Kenn
On Tue, Apr 9, 2024 at 9:19 AM Jan Lukavský
<je...@seznam.cz> wrote:
On 4/6/24 21:23, Reuven Lax via dev wrote:
So the problem here is that windowFn is a property of
the PCollection, not the element, and the result of
Flatten is a single PCollection.
Yes. That is the cause of why Flatten.pCollections()
needs the same windowFn.
In various cases, there is a notion of "compatible"
windows. Basically given window functions W1 and W2,
provide a W3 that "works" with both.
Exactly this would be a nice feature for Flatten,
something like 'windowFn resolve strategy', so that if
use does not know the windowFn of upstream PCollections
this can be somehow resolved at pipeline construction
time. Alternatively only as a small syntactic sugar,
something like:
Flatten.pCollections().withWindowingStrategy(WindowResolution.into(oneInput.getWindowingStrategy()))
or anything similar. This can be done in user code, so
it is not something deeper, but might help in some
cases. It would be cool if we could reuse concepts from
other cases where such mechanism is needed.

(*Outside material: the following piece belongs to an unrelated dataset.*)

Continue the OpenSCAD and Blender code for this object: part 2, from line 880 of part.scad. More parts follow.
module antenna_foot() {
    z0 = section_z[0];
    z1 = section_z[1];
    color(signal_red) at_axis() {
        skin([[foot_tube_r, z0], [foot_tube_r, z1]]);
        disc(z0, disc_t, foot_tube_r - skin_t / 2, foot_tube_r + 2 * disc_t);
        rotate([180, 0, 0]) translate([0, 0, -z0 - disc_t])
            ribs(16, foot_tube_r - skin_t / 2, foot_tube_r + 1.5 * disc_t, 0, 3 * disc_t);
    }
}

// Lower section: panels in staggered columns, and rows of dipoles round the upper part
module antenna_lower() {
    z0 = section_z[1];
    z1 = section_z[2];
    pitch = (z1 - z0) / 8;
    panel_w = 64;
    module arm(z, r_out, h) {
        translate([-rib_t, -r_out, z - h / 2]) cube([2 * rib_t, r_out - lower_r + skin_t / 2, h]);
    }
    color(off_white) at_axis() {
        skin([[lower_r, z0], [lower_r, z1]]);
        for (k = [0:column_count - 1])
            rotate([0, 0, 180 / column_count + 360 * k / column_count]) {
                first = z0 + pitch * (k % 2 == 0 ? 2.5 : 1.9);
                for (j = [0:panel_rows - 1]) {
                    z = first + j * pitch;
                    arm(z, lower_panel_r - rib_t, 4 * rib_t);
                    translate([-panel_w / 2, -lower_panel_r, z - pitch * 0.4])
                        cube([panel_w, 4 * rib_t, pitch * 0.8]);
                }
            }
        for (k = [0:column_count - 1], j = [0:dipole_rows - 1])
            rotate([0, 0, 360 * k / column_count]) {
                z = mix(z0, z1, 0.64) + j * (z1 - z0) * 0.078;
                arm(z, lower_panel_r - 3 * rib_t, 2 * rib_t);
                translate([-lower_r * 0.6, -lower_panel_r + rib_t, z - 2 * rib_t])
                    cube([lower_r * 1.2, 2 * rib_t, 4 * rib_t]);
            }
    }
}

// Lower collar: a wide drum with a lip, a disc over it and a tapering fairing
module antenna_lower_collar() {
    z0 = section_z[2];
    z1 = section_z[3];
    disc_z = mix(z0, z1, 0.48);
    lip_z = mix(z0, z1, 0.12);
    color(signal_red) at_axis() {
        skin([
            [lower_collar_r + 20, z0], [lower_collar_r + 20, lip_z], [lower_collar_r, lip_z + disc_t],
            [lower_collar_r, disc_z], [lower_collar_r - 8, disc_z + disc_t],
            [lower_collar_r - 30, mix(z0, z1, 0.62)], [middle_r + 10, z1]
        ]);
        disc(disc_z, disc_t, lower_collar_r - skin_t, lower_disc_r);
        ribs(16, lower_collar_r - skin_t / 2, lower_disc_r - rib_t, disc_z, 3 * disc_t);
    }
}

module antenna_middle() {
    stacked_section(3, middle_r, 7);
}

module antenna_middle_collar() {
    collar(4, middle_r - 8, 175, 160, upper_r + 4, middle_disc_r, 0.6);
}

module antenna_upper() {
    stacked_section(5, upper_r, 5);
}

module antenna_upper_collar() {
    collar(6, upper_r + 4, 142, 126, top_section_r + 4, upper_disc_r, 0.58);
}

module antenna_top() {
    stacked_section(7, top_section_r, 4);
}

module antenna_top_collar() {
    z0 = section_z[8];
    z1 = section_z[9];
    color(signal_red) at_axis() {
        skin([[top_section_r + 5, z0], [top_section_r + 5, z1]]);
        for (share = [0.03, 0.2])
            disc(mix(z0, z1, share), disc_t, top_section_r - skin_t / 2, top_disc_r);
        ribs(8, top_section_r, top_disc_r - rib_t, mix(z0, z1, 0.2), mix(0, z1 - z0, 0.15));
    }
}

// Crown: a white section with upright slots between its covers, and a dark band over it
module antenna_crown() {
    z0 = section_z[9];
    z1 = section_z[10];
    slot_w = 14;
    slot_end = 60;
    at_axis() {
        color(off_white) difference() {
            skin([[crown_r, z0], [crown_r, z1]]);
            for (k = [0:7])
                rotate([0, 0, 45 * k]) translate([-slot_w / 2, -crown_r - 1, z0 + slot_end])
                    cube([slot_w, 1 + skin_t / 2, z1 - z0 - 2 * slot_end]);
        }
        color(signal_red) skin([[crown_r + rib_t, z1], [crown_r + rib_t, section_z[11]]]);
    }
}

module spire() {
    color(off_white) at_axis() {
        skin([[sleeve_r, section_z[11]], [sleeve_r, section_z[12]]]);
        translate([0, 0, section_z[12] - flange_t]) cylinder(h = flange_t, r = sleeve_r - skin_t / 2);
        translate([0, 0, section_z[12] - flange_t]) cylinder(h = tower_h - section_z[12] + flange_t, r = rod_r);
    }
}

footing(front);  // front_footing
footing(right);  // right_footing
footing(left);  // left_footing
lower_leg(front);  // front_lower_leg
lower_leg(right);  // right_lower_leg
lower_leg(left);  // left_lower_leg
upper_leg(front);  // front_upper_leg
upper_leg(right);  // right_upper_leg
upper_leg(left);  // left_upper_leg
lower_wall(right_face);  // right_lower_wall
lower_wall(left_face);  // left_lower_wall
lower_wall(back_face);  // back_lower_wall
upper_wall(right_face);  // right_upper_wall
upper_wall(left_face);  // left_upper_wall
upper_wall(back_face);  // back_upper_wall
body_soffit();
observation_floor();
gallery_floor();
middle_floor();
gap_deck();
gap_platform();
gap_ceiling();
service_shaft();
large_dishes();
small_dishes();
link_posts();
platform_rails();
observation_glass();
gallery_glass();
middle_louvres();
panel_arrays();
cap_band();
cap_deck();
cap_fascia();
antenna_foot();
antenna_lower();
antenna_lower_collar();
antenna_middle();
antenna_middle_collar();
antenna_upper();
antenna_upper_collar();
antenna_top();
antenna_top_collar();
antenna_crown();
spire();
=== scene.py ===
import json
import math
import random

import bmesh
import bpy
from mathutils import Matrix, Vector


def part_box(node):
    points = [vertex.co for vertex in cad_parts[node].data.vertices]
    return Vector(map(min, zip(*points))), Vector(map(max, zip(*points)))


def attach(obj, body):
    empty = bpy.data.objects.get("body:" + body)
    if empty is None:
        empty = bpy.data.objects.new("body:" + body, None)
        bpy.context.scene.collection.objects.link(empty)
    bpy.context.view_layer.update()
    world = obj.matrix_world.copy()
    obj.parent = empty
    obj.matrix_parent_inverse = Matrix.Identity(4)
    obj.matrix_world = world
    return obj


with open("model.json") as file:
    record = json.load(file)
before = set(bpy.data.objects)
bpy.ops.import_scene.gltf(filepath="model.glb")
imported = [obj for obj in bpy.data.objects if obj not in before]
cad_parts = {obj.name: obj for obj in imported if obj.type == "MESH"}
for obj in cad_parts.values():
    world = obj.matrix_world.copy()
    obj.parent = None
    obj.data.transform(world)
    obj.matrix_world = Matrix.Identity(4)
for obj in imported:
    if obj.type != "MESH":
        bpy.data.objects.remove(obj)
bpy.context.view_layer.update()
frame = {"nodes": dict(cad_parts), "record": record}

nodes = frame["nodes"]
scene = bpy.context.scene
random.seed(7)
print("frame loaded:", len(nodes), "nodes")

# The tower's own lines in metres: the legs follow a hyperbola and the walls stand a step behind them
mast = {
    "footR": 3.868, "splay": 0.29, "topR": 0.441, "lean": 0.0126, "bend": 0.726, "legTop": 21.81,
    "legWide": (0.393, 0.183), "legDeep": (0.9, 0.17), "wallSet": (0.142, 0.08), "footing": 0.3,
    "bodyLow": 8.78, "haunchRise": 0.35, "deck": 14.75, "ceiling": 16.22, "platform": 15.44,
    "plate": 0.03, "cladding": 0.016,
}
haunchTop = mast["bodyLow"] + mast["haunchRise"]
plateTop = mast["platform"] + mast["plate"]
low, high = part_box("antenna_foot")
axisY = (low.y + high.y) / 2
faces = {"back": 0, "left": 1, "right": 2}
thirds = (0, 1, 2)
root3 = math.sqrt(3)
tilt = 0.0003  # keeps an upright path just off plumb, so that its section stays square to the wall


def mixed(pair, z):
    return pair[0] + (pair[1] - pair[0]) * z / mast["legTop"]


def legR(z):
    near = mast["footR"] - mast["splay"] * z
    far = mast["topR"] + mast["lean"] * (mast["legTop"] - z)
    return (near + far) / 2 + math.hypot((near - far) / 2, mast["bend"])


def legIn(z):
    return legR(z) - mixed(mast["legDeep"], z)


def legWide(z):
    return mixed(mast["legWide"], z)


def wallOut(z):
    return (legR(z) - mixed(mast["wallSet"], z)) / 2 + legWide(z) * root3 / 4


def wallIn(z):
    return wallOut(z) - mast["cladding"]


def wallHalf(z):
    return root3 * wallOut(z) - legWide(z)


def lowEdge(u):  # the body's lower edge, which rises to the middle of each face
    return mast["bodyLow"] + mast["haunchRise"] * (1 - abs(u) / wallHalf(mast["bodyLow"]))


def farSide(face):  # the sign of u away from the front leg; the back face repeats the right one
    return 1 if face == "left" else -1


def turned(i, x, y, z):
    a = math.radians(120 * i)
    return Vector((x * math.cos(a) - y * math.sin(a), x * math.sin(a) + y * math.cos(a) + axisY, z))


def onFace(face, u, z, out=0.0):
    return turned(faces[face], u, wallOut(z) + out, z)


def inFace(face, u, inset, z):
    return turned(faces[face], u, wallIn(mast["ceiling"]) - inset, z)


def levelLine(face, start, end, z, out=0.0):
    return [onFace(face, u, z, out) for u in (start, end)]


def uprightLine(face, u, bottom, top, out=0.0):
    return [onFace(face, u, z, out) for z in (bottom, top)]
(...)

Note that Beam already has something similar with side
inputs, since the side input often is in a different
window than the main input. However main input elements
are supposed to see side input elements in the same
window (and in fact main inputs are blocked until the
side-input window is ready), so we must do a mapping.

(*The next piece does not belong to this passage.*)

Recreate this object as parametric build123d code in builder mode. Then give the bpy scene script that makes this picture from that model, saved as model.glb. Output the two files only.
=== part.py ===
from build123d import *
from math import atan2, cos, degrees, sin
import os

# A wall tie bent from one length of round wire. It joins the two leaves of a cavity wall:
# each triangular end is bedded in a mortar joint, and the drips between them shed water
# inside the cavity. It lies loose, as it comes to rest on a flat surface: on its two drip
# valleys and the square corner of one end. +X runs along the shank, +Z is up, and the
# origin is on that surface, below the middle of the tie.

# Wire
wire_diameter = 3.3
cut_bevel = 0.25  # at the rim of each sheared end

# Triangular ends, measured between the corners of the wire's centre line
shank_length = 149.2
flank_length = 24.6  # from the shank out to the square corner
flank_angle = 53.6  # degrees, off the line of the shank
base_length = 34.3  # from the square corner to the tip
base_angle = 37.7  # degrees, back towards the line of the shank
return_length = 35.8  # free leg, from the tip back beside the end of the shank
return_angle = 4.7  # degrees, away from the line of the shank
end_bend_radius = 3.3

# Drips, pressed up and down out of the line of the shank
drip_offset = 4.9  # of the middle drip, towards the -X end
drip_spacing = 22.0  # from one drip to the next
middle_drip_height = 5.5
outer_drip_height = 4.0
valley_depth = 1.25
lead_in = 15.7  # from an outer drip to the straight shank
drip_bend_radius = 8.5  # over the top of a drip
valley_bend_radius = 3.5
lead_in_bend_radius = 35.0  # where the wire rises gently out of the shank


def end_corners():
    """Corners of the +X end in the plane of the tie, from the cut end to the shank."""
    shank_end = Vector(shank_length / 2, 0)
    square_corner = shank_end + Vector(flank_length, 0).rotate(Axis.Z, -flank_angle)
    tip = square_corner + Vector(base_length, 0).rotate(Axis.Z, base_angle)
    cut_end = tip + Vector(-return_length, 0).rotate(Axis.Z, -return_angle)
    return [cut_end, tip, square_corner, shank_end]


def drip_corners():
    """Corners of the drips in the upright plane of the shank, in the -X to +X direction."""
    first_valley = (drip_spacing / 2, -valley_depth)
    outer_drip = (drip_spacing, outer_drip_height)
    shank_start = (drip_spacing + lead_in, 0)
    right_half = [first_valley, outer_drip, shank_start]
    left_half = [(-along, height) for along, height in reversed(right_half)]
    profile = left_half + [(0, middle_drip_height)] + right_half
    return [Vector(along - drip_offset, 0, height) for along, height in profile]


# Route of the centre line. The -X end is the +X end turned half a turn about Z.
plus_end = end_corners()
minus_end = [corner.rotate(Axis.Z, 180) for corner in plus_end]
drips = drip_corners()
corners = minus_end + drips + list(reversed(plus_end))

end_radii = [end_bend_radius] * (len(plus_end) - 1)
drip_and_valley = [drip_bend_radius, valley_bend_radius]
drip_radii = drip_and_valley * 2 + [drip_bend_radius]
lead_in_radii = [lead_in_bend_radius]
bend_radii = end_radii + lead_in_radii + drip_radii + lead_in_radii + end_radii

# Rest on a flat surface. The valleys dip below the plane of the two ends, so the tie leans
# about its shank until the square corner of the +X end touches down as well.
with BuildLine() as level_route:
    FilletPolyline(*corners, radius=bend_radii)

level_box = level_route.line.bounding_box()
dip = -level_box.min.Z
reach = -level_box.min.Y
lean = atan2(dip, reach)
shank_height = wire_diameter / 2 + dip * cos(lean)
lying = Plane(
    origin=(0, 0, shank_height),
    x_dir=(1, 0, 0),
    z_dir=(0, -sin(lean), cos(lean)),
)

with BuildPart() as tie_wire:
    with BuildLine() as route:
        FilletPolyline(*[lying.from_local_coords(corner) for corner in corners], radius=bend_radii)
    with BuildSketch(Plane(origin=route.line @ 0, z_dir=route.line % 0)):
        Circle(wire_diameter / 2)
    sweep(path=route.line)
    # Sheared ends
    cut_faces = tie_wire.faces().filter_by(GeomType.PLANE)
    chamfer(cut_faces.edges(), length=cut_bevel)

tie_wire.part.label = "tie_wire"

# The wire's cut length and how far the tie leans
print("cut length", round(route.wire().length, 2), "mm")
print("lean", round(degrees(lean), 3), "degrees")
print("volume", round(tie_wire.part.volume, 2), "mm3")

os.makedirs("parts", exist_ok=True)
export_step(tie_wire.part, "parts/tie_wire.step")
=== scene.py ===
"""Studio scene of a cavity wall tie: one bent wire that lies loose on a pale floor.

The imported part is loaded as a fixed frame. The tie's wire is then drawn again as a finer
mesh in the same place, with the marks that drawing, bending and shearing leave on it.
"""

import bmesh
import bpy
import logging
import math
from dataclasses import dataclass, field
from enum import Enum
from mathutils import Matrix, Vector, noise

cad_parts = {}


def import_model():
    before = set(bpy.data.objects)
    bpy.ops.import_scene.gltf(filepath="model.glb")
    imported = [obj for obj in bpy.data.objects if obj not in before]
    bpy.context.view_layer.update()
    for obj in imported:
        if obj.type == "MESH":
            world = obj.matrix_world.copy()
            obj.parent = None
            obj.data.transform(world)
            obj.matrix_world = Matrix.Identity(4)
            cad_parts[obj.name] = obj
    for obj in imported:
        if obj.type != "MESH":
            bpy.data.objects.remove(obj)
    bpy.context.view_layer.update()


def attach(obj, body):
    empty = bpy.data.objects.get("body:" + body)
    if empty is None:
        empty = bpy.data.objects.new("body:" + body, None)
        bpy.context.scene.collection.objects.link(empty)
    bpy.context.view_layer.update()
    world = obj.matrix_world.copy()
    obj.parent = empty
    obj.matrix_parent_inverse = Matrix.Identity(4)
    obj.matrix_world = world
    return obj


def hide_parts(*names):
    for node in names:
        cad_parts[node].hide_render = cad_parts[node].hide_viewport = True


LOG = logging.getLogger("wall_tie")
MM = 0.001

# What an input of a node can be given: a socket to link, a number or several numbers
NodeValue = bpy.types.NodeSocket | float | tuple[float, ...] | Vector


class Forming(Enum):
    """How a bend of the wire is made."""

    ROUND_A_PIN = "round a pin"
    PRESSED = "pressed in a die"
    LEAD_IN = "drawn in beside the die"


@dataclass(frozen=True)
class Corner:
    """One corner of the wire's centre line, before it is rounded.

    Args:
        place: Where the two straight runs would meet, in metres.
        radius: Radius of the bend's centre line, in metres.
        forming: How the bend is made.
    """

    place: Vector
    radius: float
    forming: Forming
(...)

If for example (and very commonly!) the side input is
in the global window and the main input is in a fixed
window, by default we will remap the global-window
elements into the main-input's fixed window.
This is a one-sided merge function, there is a 'main'
and 'side' input, but the generic symmetric merge might
be possible as well. E.g. if one PCollection of Flatten
is in GlobalWindow, I wonder if there are cases where
users would actually want to do anything else then apply
the same global windowing strategy to all input
PCollections.
Jan
In Side input we also allow the user to control this
mapping, so for example side input elements could
always map to the previous fixed window (e.g. while
processing window 12-1, you want to see summary data of
all records in the previous window 11-12). Users can do
this by providing a WindowMappingFunction to the View -
essentially a function from window to window.

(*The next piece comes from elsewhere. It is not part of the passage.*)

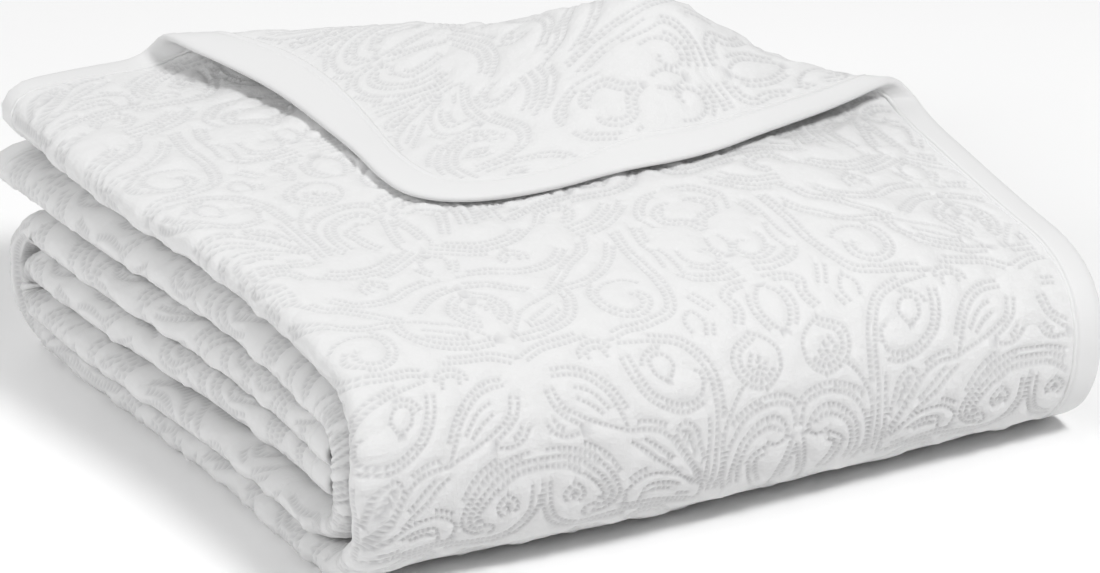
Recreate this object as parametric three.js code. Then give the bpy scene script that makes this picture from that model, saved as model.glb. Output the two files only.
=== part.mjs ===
// A quilted bedspread, folded for a shelf.
// The cloth is folded back and forth into four panels, the long strip that this makes is folded in
// three, and one corner of the top panel is turned back over the bundle.
// Millimetres, +Z up. +X runs along the front fold to the open side, -Y is the front.
import * as THREE from 'three';

// Driving dimensions
const clothThickness = 5;
const panelRun = 530; // straight run of a panel between the side folds
const topOverhang = 50; // the top panel's side edge passes the side folds by this
const innerSetback = 12; // the innermost panel's side edge stops short by this
const sideTurn = 32; // cloth used by one side fold
const pitchLow = 15; // layer spacing in the bottom and middle thirds
const pitchTop = 19.5; // layer spacing in the top third, which lies looser
const seatGap = 17; // spacing where the top third lies on the middle one
const rollSpread = 3; // how far the two layers of a side roll part at the roll
const frontLine = 72; // where the front turn begins, behind the bundle's foremost point
const frontDepth = 0.84; // depth of the front turn over its height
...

Unfortunately this is hard to use (one must create
their own PCollectionView class) and very poorly
documented, so I doubt many users know about this!
Reuven
On Sat, Apr 6, 2024 at 7:09 AM Jan Lukavský
<je...@seznam.cz> wrote:
Immediate self-correction, although setting the
strategy directly via
setWindowingStrategyInternal() *seemed* to be
working during Pipeline
construction time, during runtime it obviously does
not work, because
the PCollection was still windowed using the old
windowFn. Make sense to
me, but there remains the other question if we can
make flattening
PCollections with incompatible windowFns more
user-friendly. The current
approach where we require the same windowFn for all
input PCollections
creates some unnecessary boilerplate code needed on
user side.
Jan
On 4/6/24 15:45, Jan Lukavský wrote:
> Hi,
>
> I came across a case where using
> PCollection#applyWindowingStrategyInternal seems
legit in user core.
> The case is roughly as follows:
>
> a) compute some streaming statistics
>
> b) apply the same transform (say
ComputeWindowedAggregation) with
> different parameters on these statistics yielding
two windowed
> PCollections - first is global with early
trigger, the other is
> sliding window, the specific parameters of the
windowFns are
> encapsulated in the ComputeWindowedAggregation
transform
>
> c) apply the same transform on both of the above
PCollections,
> yielding two PCollections with the same types,
but different windowFns
>
> d) flatten these PCollections into single one
(e.g. for downstream
> processing - joining - or flushing to sink)
>
> Now, the flatten will not work, because these
PCollections have
> different windowFns. It would be possible to
restore the windowing for
> either of them, but it requires to somewhat break
the encapsulation of
> the transforms that produce the windowed outputs.
A more natural
> solution is to take the WindowingStrategy from
the global aggregation
> and set it via setWindowingStrategyInternal() to
the other
> PCollection. This works, but it uses API that is
marked as @Internal
> (and obviously, the name as well suggests it is
not intended for
> client-code usage).
>
> The question is, should we make a legitimate
version of this call? Or
> should we introduce a way for
Flatten.pCollections() to re-window the
> input PCollections appropriately? In the case of
conflicting
> WindowFns, where one of them is GlobalWindowing
strategy, it seems to
> me that the user's intention is quite
well-defined (this might extend
> to some 'flatten windowFn resolution strategy',
maybe).
>
> WDYT?
>
> Jan
>